What I didn’t realize was that our family friend had already arrived. I could stop waiting when I was ready. In fact, if I was ready, I would understand that my mother never even left me, that I had already begun to leave childhood, and that God had already made everything better.

I’ve been waiting my entire life.

I can stop waiting now.

–Amanda





O Death, Thou Art Dead.

19 05 2010

For those who don’t know, after a year-long battle, my mother finally won her fight with cancer. That is, she passed into the glory of God’s Kingdom and left this world behind. That was May 12, 2010.

Call me deluded, but I don’t see her death as a failure; I see it rather as a victory. I wrote a while back that God’s plan for mankind was always eternal life; death, for the Christian, is turned on its head. “For me, to live is Christ and to die is gain.” (Philippians 1:21) I really believe this.

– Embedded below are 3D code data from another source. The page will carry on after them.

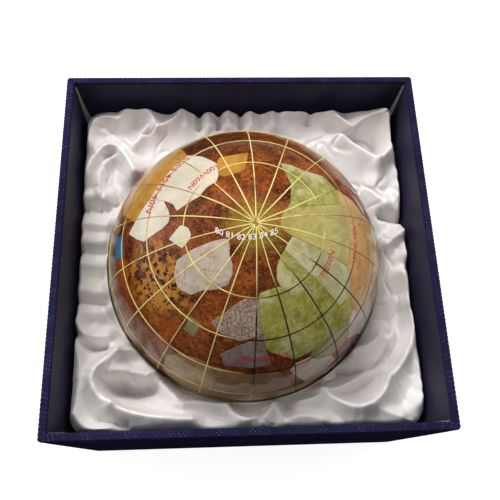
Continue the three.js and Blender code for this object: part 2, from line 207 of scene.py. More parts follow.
def makeStoneFigure():
    # Cloud, veins and speckle of a polished stone, as masks from 0 to 1.
    tree, given, out = newGroup("stoneFigure", {"Size": 1.0, "Offset": (0.0, 0.0, 0.0)},
                                ["Cloud", "Vein", "Speckle", "Grain"])
    place = objectPlace(tree)
    moved = addNode(tree, "ShaderNodeVectorMath", {0: place, 1: given["Offset"]}, operation="ADD").outputs[0]
    scaled = addNode(tree, "ShaderNodeVectorMath", {0: moved, "Scale": given["Size"]},
                     operation="SCALE").outputs[0]
    cloud = noise(tree, scaled, 190.0, 8.0, 0.66, 0.3)
    tree.links.new(rampValue(tree, cloud, 0.33, 0.67), out["Cloud"])
    veins = noise(tree, scaled, 95.0, 6.0, 0.6, 1.6)
    ridge = mathNode(tree, "ABSOLUTE", mathNode(tree, "SUBTRACT", veins, 0.5))
    tree.links.new(mathNode(tree, "SUBTRACT", 1.0, rampValue(tree, ridge, 0.0, 0.035)), out["Vein"])
    cells = addNode(tree, "ShaderNodeTexVoronoi", {"Vector": scaled, "Scale": 900.0, "Randomness": 1.0})
    spots = mathNode(tree, "SUBTRACT", 1.0, rampValue(tree, cells.outputs["Distance"], 0.15, 0.45))
    chance = addNode(tree, "ShaderNodeSeparateColor", {0: cells.outputs["Color"]}).outputs[0]
    tree.links.new(mathNode(tree, "MULTIPLY", spots, rampValue(tree, chance, 0.55, 0.75)), out["Speckle"])
    grain = noise(tree, scaled, 1400.0, 3.0, 0.7)
    tree.links.new(grain, out["Grain"])
    return tree


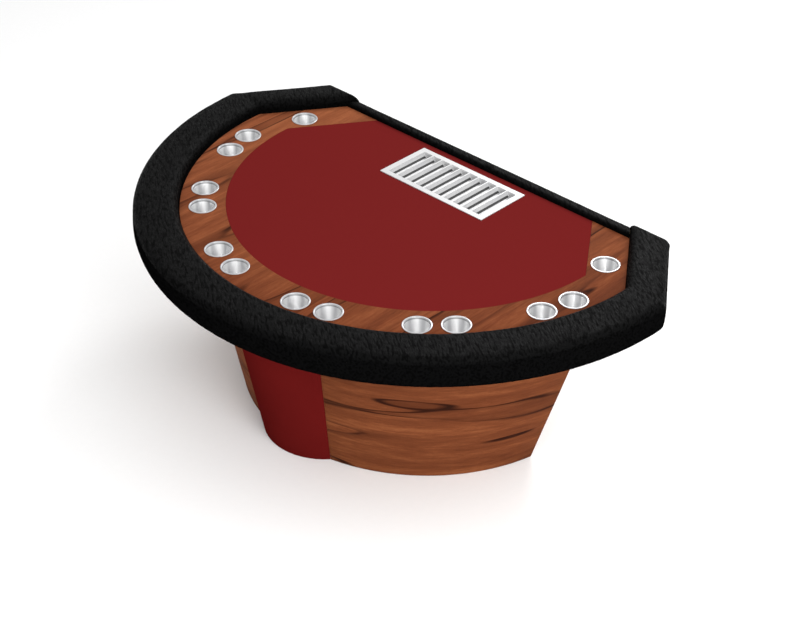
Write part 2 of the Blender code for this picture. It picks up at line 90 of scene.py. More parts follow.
# ------------------------------------------------------------ material building blocks
class Look:
    """A procedural material: short calls that add one node each."""

    def __init__(self, name):
        self.material = bpy.data.materials.new(name)
        self.material.use_nodes = True
        self.tree = self.material.node_tree
        self.shader = self.tree.nodes["Principled BSDF"]

    def node(self, kind, settings=None, **inputs):
        made = self.tree.nodes.new("ShaderNode" + kind)
        for key, value in (settings or {}).items():
            setattr(made, key, value)
        for key, value in inputs.items():
            self.feed(made.inputs[key.replace("_", " ")], value)
        return made

    def feed(self, socket, value):
        if isinstance(value, bpy.types.NodeSocket):
            self.tree.links.new(value, socket)
        else:
            socket.default_value = value

    def place(self, scale=(1, 1, 1), turn=(0, 0, 0)):
        """Object coordinates, turned and then scaled."""
        where = self.node("TexCoord").outputs["Object"]
        turned = self.node("Mapping", {"vector_type": "POINT"}, Vector=where, Rotation=turn)
        return self.node("Mapping", Vector=turned.outputs[0], Scale=scale).outputs[0]

    def noise(self, vector, scale, detail=4.0, roughness=0.55, distortion=0.0):
        return self.node("TexNoise", Vector=vector, Scale=scale, Detail=detail,
                         Roughness=roughness, Distortion=distortion).outputs["Fac"]

    def cells(self, vector, scale):
        """Distance to the nearest edge between cells."""
        made = self.node("TexVoronoi", {"feature": "DISTANCE_TO_EDGE"}, Vector=vector,
                         Scale=scale)
        return made.outputs["Distance"]

    def warp(self, vector, scale, amount):
        """Push a vector about by a noise, so that patterns bend."""
        drift = self.node("TexNoise", Vector=vector, Scale=scale, Detail=2.0)
        centred = self.node("VectorMath", {"operation": "SUBTRACT"})
        self.feed(centred.inputs[0], drift.outputs["Color"])
        centred.inputs[1].default_value = (0.5, 0.5, 0.5)
        scaled = self.node("VectorMath", {"operation": "SCALE"}, Scale=amount)
        self.feed(scaled.inputs[0], centred.outputs[0])
        added = self.node("VectorMath", {"operation": "ADD"})
        self.feed(added.inputs[0], vector)
        self.feed(added.inputs[1], scaled.outputs[0])
        return added.outputs[0]

    def span(self, value, low, high, to_low=0.0, to_high=1.0):
        return self.node("MapRange", Value=value, From_Min=low, From_Max=high,
                         To_Min=to_low, To_Max=to_high).outputs[0]

    def math(self, operation, a, b=0.0):
        made = self.node("Math", {"operation": operation})
        self.feed(made.inputs[0], a)
        self.feed(made.inputs[1], b)
        return made.outputs[0]

    def ramp(self, value, *stops):
        """Colour by value; stops are (position, (r, g, b))."""
        made = self.node("ValToRGB", Fac=value)
        points = made.color_ramp.elements
        while len(points) < len(stops):
            points.new(0.5)
        for point, (position, colour) in zip(points, stops):
            point.position = position
            point.color = (*colour, 1.0)
        return made.outputs["Color"]

    def mix(self, factor, a, b, blend="MIX"):
        made = self.node("Mix", {"data_type": "RGBA", "blend_type": blend})
        self.feed(made.inputs[0], factor)
        for socket, value in ((made.inputs[6], a), (made.inputs[7], b)):
            self.feed(socket, (*value, 1.0) if isinstance(value, tuple) else value)
        return made.outputs[2]

    def bump(self, height, distance, strength=1.0, normal=None):
        made = self.node("Bump", Height=height, Distance=distance, Strength=strength)
        if normal is not None:
            self.feed(made.inputs["Normal"], normal)
        return made.outputs[0]

    def surface(self, **inputs):
        for key, value in inputs.items():
            self.feed(self.shader.inputs[key.replace("_", " ")], value)
        return self.material


# ------------------------------------------------------------ materials
LEATHER_TURN = (0, 0, radians(35))    # the hide's creases run across the table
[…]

Anyway, in the end, I think I’m very mixed up. Because I’m so happy for her; she can finally rest! But I’m so very sad for me; it’ll be quite a while before I can see her again. However, I don’t think she’s quite as far as my mind keeps telling me she is. As I told my friends, mom’s with God wherever she is, and I’m with God here and so she’s much closer than I could ever imagine. Praise be to God, the Axon of Creation.

–Amanda





“God Didn’t Say That.”

17 04 2010

I told a co-worker my mom couldn’t move her legs anymore. I said it was pretty much the beginning of the end.

She told me a story about her mother who was told she would be confined to a wheelchair within a couple of years. My co-worker’s mother said: “No, God didn’t say that. A doctor said that. But God didn’t say that.”

I’ve been told over and over that God has a plan and that he’ll take care of me and my mom. And for a while there, I felt very cynical about it; if I keep waiting for a miracle, for God to swoop in and make the cancer go away, I might blame him when it doesn’t.

But my co-worker told me that story. And the social worker from the hospice said this isn’t the time to give up hope; rather, she added, it’s time to change what I hope for. And I hope God will give me and my mother the best days of her life. I have faith that he will.

–Amanda





The Absent-Minded Inventor

18 02 2010

(I wrote this on October 17, 2009 in my blue book when I was struck with the absurdity of nihilism, although I see other applications for it as well (i.e.: inspirational aspects and also universalist theology). You can find other blue book entries on the Thoughts page.)

Returning to my deliberations on purpose, I begin a story: Once there was an inventor, a master of machinery and technology. He had his duties and roles to fill like everyone else, but he was most dedicated to his life’s work, his invention.

For years he worked on it. Day and night he could be found in his study drawing sketches, scribbling ideas, or in his workshop tinkering with some gear or metal plate. He loved his invention more than anything. He sacrificed everything he had so that it might be perfect.

Finally, when he was very old and very tired, he revealed his invention to his friends and family. They, of course, were stunned by its magnificence. They had never seen anything so lovely.

But the amazement stopped there when the inventor’s friend asked, “But what does it do?” The inventor had no answer.





Upside Down and Backwards

8 02 2010

As a universalist, people have often asked me what the purpose of life is. After all, armenianism seems to propose that life is a test. Spiritual pop-quiz, kids! Who will pass and who will fail?

But I think it’s a rather backwards inquiry. The point was always eternal life, from our very creation in the garden. The real question is: from whence comes death? And I think we owe ourselves for that one.

Our Father warned us– if you eat of the forbidden fruit, you will surely die. And when he saw us shrug and taste its poison anyway, he came down to save us.

As the scriptures say: “Where, O death, is your victory? Where, O death, is your sting?” (I Cor. 15:55)

Yes, we shall surely die. But by the love and compassion of our Father, death is brought to its feet and we breathe new life.